In recent years, Chavez has befriended Iranian President Mahmoud Ahmadinejad, praised Hezbollah during the 2006 Israel-Lebanon War and has pledged monetary support for Iran’s nascent nuclear program.

It’s now widely believed that Hezbollah – the Iranian-backed terrorist organization – has established a base of operations in Venezuela.

“There’s now a direct flight between Tehran and Caracas,” Jonathan said.

Citing a rash of attacks on synagogues and Jewish establishments over the last few years, the Rosembergs accused the Venezuelan government of complicity in these events, and of using them to obtain and build a registry of Jews for their own nefarious reasons.

“I had a lot of friends back home who aren’t Jewish, and [now] they reject you due to stereotyping,” Adriana said, with Jonathan translating from Spanish.

The couple came to Canada on student visas, but hope to settle here permanently.

Adriana, 27, a Spanish-language communications specialist by profession, is enrolled at the University of Toronto in English language courses in order to facilitate a career, if she is able to remain in the country.

For his part, Jonathan is fluent in English, having obtained a bachelor’s degree in political science from McGill University during a four-year stay in Montreal. He’s starting this fall at the George Brown College Chef School.

Though he comes from a well-established family – the Rosembergs have lived in Venezuela since the early 1950s, he said – Jonathan said Chavez encourages the populace to scorn the rich, particularly wealthy Jews.

“Chavez is giving people permission to be violent,” he said, noting that things became so bad for him at one point, he  could only leave his home accompanied by bodyguards to feel any semblance of safety, something that would have been unthinkable to him just a few years ago.

Last year, while living in an apartment complex in Caracas, Adriana and Jonathan said they were also subjected to frequent anti-Semitic graffiti on their building, such as “Jews go home” and “Zionist=Nazi.”

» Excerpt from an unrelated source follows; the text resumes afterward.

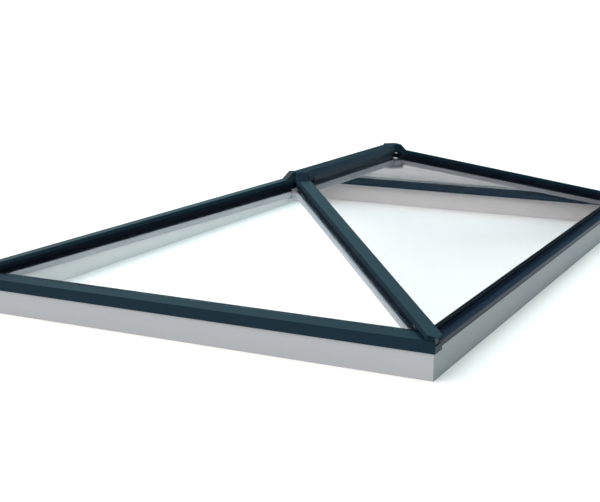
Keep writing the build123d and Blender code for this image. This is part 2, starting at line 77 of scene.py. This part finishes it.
# The roof's planes, from the kerb's outer faces and the pitch, and the front right hip
HALF_LENGTH = -FRONT_BOARD[0].x
HALF_WIDTH = -RIGHT_BOARD[0].y
ROOF_PITCH = math.radians(18.0)
GLASS_FALL = math.tan(ROOF_PITCH)
ROOF_BASE = 0.14276
APEX = Vector((HALF_WIDTH - HALF_LENGTH, 0.0, ROOF_BASE + HALF_WIDTH * GLASS_FALL))
CORNER = Vector((-HALF_LENGTH, -HALF_WIDTH, ROOF_BASE))
HIP_HEADING = (APEX - CORNER).normalized()
HIP_ACROSS = Vector((1.0, -1.0, 0.0)).normalized()
HIP_UP = HIP_ACROSS.cross(HIP_HEADING)
HIP_FALL = HIP_HEADING.z

# Sections of the CAD's caps and bars: half widths, and levels from the roof's planes
HIP_CAP_EDGE = 0.032
HIP_CAP_LIP = 0.0093
RIDGE_CAP_EDGE = 0.035
RIDGE_CAP_LIP = 0.011
HIP_BAR_EDGE = 0.027
HIP_BAR_SHELF = 0.0277
HIP_BAR_DROP = 0.0565
LINING_PLAY = 0.0003

# Where the new strips end, measured level from the apex or the kerb's outer corner
HIP_CAP_STOP = 0.072
RIDGE_CAP_STOP = 0.075
BOSS_STOP = 0.064
LIP_START = 0.112
LINING_START = 0.128

# The photo's camera, measured from the middle of the kerb's underside
PHOTO_WIDTH = 600
FOCAL_PIXELS = 1178.2
SENSOR_WIDTH = 36.0
FARTHEST_SEEN = 1000.0
VIEW_FROM = Vector((-5.1155, -2.2676, 1.2844))
VIEW_HEADING = 0.459105
VIEW_PITCH = 0.218353
VIEW_ROLL = -0.005985

# Patches of the dome: where each one lies, and how near to it a direction has to be, as the
# cosine of the angle between them, for the patch to start and to be full
OVERHEAD = ((0.0, 0.0, 1.0), 0.0, 0.75)
BEYOND_FRONT = ((-1.0, 0.25, 0.35), 0.1, 1.0)
BEYOND_RIGHT = ((0.1, -1.0, 0.15), 0.0, 0.9)
BEYOND_CORNER = ((0.87, -0.48, 0.05), 0.85, 0.98)
HIGH_BEYOND_BACK = ((0.77, 0.30, 0.59), 0.80, 0.95)
LOW_BEYOND_BACK = ((1.0, 0.22, 0.22), 0.92, 0.975)
BACKDROP = (1.0, 1.0, 1.0)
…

Being proud Jews and politically active, the Rosembergs said they often participated in rallies back home against Chavez’s policies, braving rubber bullets and tear gas from Venezuelan police.

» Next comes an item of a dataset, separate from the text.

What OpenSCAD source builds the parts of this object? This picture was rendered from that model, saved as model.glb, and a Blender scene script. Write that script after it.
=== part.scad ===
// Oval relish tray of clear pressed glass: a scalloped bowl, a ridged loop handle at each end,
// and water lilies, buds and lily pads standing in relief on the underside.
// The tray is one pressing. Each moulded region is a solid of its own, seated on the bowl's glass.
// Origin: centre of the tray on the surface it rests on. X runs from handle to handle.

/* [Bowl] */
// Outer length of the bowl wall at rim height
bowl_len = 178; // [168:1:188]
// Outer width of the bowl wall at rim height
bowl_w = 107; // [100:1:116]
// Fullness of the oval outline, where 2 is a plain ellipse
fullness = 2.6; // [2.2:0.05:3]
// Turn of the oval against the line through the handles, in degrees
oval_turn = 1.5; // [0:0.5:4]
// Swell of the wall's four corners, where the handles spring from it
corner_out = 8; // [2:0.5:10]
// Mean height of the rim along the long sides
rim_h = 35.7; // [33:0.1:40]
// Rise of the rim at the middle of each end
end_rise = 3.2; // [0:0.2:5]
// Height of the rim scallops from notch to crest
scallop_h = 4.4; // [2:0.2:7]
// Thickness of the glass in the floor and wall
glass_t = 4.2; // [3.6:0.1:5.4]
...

“Venezuela is a beautiful country, don’t get me wrong. Up until a few years ago, the people were the nicest. Then, everything changed,” Jonathan said.

The Rosembergs also allege that Venezuela’s Jewish lay leadership has not been helpful to the country’s community, as they’ve opted for a more appeasing approach to dealing with Chavez and anti-Semitic activity.

In May, Jewish members of the U.S. Congress opposed a resolution expressing solidarity with the Jewish community in Venezuela at the behest of the Confederation of Israelite Associations of Venezuela (CAIV), the country’s main umbrella group of Jewish organizations.

In a phone interview with JTA at the time, Fred Pressner, a past president of CAIV, emphasized that the biggest problem with the resolution was its “bad timing.”

“All of our institutions are protected by the police – we cannot complain about that,” Pressner said, noting that “the government reacted well” to the earlier attacks. He added that the Jewish community had recently had some “informal communications with some top level officials of the government.”

However, allegations of the Chavez regime’s anti-Semitism won’t go away.

Among other anti-Semitic influences, the U.S. Anti-Defamation League cites Norberto Ceresole, an Argentine political scientist and Holocaust denier, as one of Chavez’s ideological mentors. Ceresole wrote a book titled Caudillo, Ejercito, Pueblo (Leader, Army, People) about the Chavez revolution. Its introductory chapter is titled, “The Jewish question and the State of Israel.”

“There’s no question Chavez will continue to harass the Jewish community,” Jonathan said.

Since landing in Toronto, the Rosembergs have secured the services of an immigration lawyer in an attempt to stay in Canada permanently. They’re also keen to meet other Jews and integrate into the community.

“The Toronto Jewish community has received us very well. We’ve been invited to dinners… and I’m impressed with the way it’s organized,” Jonathan said, adding that they’ve been urged by community members to apply to the government as “political refugees.”

But the Rosembergs have so far declined to do that, insisting they want to get work and apply for citizenship, and “come into Canada through the front door” if possible, he said.